*Task statement*.
Beginning with the first line of the data below, reproduce every line unchanged, ending with the line that holds "return share * share * (3 - 2 * share)".

*Source excerpt*.
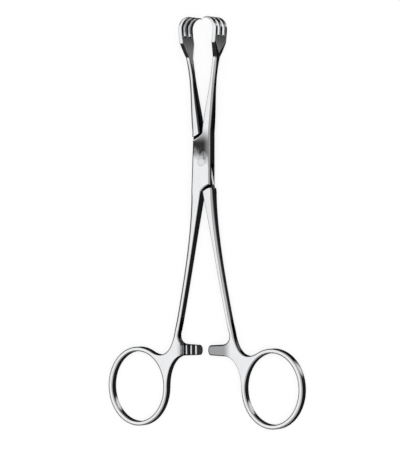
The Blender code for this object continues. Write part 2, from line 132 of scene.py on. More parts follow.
TINE_SLOT = TINE_PITCH - TINE_WIDTH
PALM_TOP_Y = SLOT_FLOOR_Y + TINE_SLOT / 2
PALM_WIDTH = TINE_PITCH * (TINE_COUNT - 1) + TINE_WIDTH
REACH = 12.0
print(f"lock {LOCK_THICK:.1f} mm thick, fan of prongs {PALM_WIDTH:.1f} mm wide")

# %% [markdown]
# ## Curves to draw with
# Forged shanks have no straight edges: they swell and taper. Three kinds of curve draw
# everything here. A cubic that leaves and arrives with a known slope gives the centre
# lines, a Bezier curve gives the webs and valleys, and an ellipse gives the rings.


# %% Curve helpers
def mix(start, end, share):
    return start + (end - start) * share


def ease(share):
    share = min(max(share, 0.0), 1.0)
    return share * share * (3 - 2 * share)


def glide(share, start, start_slope, end, end_slope, span):
    """A cubic from start to end that leaves and arrives with the given slopes."""
    square, cube = share ** 2, share ** 3
    return ((2 * cube - 3 * square + 1) * start + (cube - 2 * square + share) * span * start_slope
            + (3 * square - 2 * cube) * end + (cube - square) * span * end_slope)


def stations(start, end, count):
    return [mix(start, end, step / count) for step in range(count + 1)]


def bezier(start, pull_start, pull_end, end, count):
    points = []
    for t in stations(0, 1, count):
        s = 1 - t
        points.append(tuple(s ** 3 * a + 3 * s * s * t * b + 3 * s * t * t * c + t ** 3 * d
                            for a, b, c, d in zip(start, pull_start, pull_end, end)))
    return points


def ellipse(centre, radii, start, end, count):
    angles = [math.radians(degrees) for degrees in stations(start, end, count)]
    return [(centre[0] + radii[0] * math.cos(angle), centre[1] + radii[1] * math.sin(angle))
            for angle in angles]


print("half way up an eased step:", ease(0.5))

# %% [markdown]
# ## How one half runs
# Seen from the front, each shank has a centre line and a width, and seen from the side it
# has a thickness. Giving each of these as a function of Y keeps the whole half smooth, and
# it lets the prongs, the palm and the shank agree wherever they meet.


# %% Centre lines, widths and thickness
def jaw_x(y):
    if y < PALM_Y:
        share = (y - CROTCH_Y) / (PALM_Y - CROTCH_Y)
        return glide(share, JAW_ROOT_X, JAW_ROOT_SLOPE, PALM_X, PALM_SLOPE, PALM_Y - CROTCH_Y)
    share = (y - PALM_Y) / (HOOK_Y - PALM_Y)
    return glide(share, PALM_X, FAN_SLOPE, HOOK_X, HOOK_SLOPE, HOOK_Y - PALM_Y)


def jaw_width(y):
    if y < PALM_Y:
        neck = mix(JAW_ROOT_WIDTH, JAW_NECK_WIDTH, ease((y - CROTCH_Y) / (JAW_NECK_Y - CROTCH_Y)))
        return mix(neck, PALM_THICK, ease((y - JAW_NECK_Y) / (PALM_Y - JAW_NECK_Y)))
    return mix(PALM_THICK, TINE_THICK + TINE_INSET, (y - PALM_Y) / (PALM_TOP_Y - PALM_Y))


def handle_share(y):
    return (y + CROTCH_Y) / (HANDLE_END_Y + CROTCH_Y)


def handle_x(y):
    return glide(handle_share(y), HANDLE_ROOT_X, HANDLE_ROOT_SLOPE, HANDLE_END_X, HANDLE_END_SLOPE,
                 -CROTCH_Y - HANDLE_END_Y)


def handle_width(y):
    return mix(HANDLE_WIDTH, HANDLE_ROOT_WIDTH, (1 - handle_share(y)) ** 4)


def thickness(y):
    if y >= PALM_Y:
        return mix(JAW_NECK_THICK * WRIST_SWELL, PALM_WIDTH, min((y - PALM_Y) / FAN_LENGTH, 1.0))
    if y >= CROTCH_Y:
        neck = mix(LOCK_THICK, JAW_NECK_THICK, ease((y - CROTCH_Y) / (JAW_NECK_Y - CROTCH_Y)))
        return neck * mix(1.0, WRIST_SWELL, ease((y - JAW_NECK_Y) / (PALM_Y - JAW_NECK_Y)))
    if y > -CROTCH_Y:
        return LOCK_THICK
    return mix(HANDLE_THICK, LOCK_THICK, (1 - min(handle_share(y), 1.0)) ** 3)


for place in (PALM_TOP_Y, JAW_NECK_Y, 0.0, HANDLE_END_Y):
    print(f"at y {place:6.1f} the steel is {thickness(place):.1f} mm thick")

# %% [markdown]
# ## The rim of one half
# A forging is ground by hand: the outer sides of the shanks are crowned for the fingers,
# the inner sides stay flat so that they can close, and the rings are rounded all round. So
# every point of the outline carries two more numbers, how far the rounding eats into the
# face and how far it comes down the side. Averaging them along the outline makes one kind
# of rounding run into the next, as it does under a grinding belt. The inner side of the
# tongue's jaw has a ground bevel instead, widest at the lock, that runs out before the palm.

# %% Rounding of the rim: depth into the face, drop down the side
CROWNED = (1.5, 1.3)
FLAT = (0.35, 0.3)
LOCK_RIM = (0.8, 1.0)
RING_RIM = (0.9, 0.45)
PALM_RIM = (0.3, 0.3)
ARM_RIM = (0.9, 0.9)
BEVEL = (1.3, 0.6)
BEVEL_END_Y, BEVEL_SWIFTNESS = 42.0, 1.8
FLANK_LEFT, SOFTENING = 0.15, 14


def rimmed(points, rim):
    return [(x, y, rim[0], rim[1]) for x, y in points]


def soften(outline, passes):
    """Average the rounding with its neighbours, again and again."""
    result = [(x, y, depth, min(drop, thickness(y) / 2 - FLANK_LEFT))
              for x, y, depth, drop in outline]
    count = len(result)
    for _ in range(passes):
        result = [(x, y, (result[i - 1][2] + 2 * depth + result[(i + 1) % count][2]) / 4,
                   (result[i - 1][3] + 2 * drop + result[(i + 1) % count][3]) / 4)
                  for i, (x, y, depth, drop) in enumerate(result)]
    return result


# %% The long sides of the shanks
SHANK_STEPS, PALM_STEPS, HANDLE_STEPS = 44, 12, 72


def bevelled(points):
    """The inner side of the tongue's jaw: a bevel at the lock that runs out towards the palm."""
    shares = [ease((BEVEL_END_Y - y) / (BEVEL_END_Y - CROTCH_Y) * BEVEL_SWIFTNESS) for _, y in points]
    return [(x, y, mix(FLAT[0], BEVEL[0], share), mix(FLAT[1], BEVEL[1], share))
            for (x, y), share in zip(points, shares)]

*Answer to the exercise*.
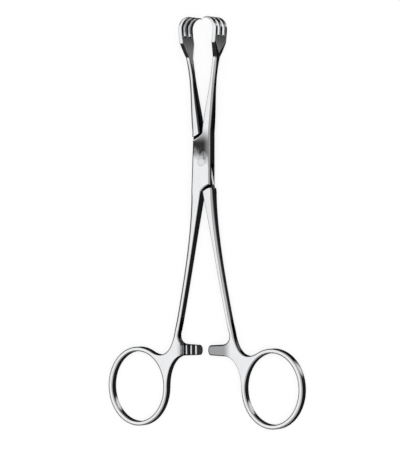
The Blender code for this object continues. Write part 2, from line 132 of scene.py on. More parts follow.
TINE_SLOT = TINE_PITCH - TINE_WIDTH
PALM_TOP_Y = SLOT_FLOOR_Y + TINE_SLOT / 2
PALM_WIDTH = TINE_PITCH * (TINE_COUNT - 1) + TINE_WIDTH
REACH = 12.0
print(f"lock {LOCK_THICK:.1f} mm thick, fan of prongs {PALM_WIDTH:.1f} mm wide")

# %% [markdown]
# ## Curves to draw with
# Forged shanks have no straight edges: they swell and taper. Three kinds of curve draw
# everything here. A cubic that leaves and arrives with a known slope gives the centre
# lines, a Bezier curve gives the webs and valleys, and an ellipse gives the rings.


# %% Curve helpers
def mix(start, end, share):
    return start + (end - start) * share


def ease(share):
    share = min(max(share, 0.0), 1.0)
    return share * share * (3 - 2 * share)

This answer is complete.